Leur spécificité réside dans l’impact significatif de leur missions sur la dynamique économique des entreprises, sur la santé ou la sécurité d’autres catégories de salariés, ou encore la qualité, l’environnement de l’entreprise.
Mais cette spécificité des ICT s’illustre aussi dans les rapports différents des ouvriers-employés au travail, à la hiérarchie, aux garanties collectives et au syndicalisme.
Ils sont en première ligne dans l’organisation du travail, ils aspirent à maîtriser leur travail, leur temps de travail. Ils sont à la recherche du sens du travail, d’équilibre des temps de vie et des moyens pour exercer leur professionnalisme.
Ils n’ont pas toujours des relations conflictuelles avec la hiérarchie dont d’ailleurs ils peuvent être à la fois victimes et vecteurs.
Leur rapport au syndicalisme pose la question d’une articulation plus fluide entre l’individu et le collectif.

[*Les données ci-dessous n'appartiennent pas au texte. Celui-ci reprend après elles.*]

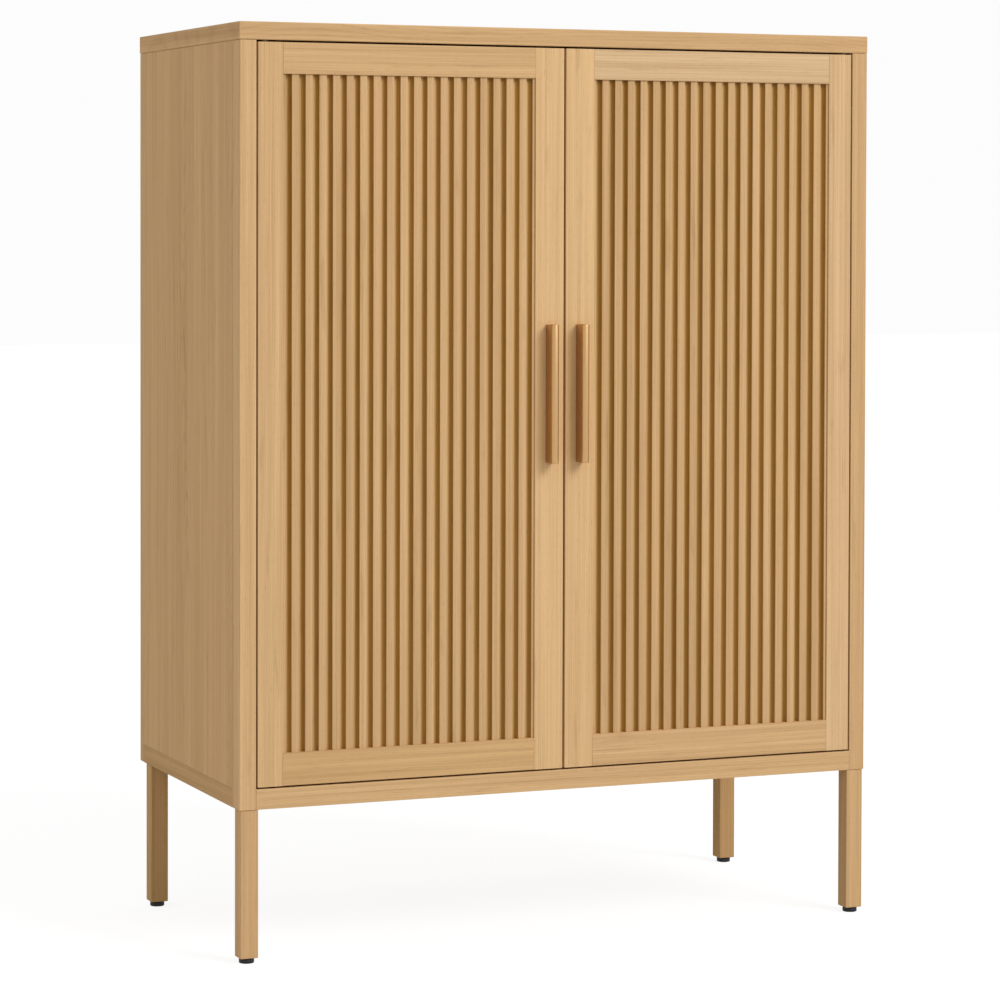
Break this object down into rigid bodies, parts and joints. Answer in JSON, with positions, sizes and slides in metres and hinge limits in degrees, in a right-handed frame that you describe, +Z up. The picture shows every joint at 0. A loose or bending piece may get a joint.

L’encadrement est plus syndiqué que les ouvriers-employés, mais dans des associations et ordres professionnels C’est significatif de sa volonté de briser son isolement, de se retrouver pour débattre de son vécu, trouver des repères identitaires au-delà de la diversité du groupe. Le sondage annuel de la CGT illustre cette ambivalence à l’égard de notre syndicalisme : une CGT jugée utile dans le paysage mais pas faite pour eux.
Plutôt que le conflit ouvert, les ICT souhaitent instaurer au quotidien les conditions leur permettant d’affirmer leurs convictions professionnelles, voire morales.
Ils recherchent un syndicalisme offensif qui au-delà de la défense de leurs intérêts, leur redonne le pouvoir personnel et collectif d’agir, de reprendre la main sur leur travail pour être professionnellement engagés et socialement responsables.
Ils auraient aussi une adhésion marquée à « l’idéologie du changement » : souvent au cœur des innovations, des mobilités. Pour autant, ils sont conscients des vastes opérations de déstabilisation dont ils font l’objet, où il s’agit de multiplier les réorganisations, le turnover pour tout changer afin que rien ne change. Inciter des cadres à être de plus en plus performants et sous tension permanente afin d’éviter les moments de questionnement sur l’entreprise, l’organisation du travail, la contribution de l’entreprise à la société.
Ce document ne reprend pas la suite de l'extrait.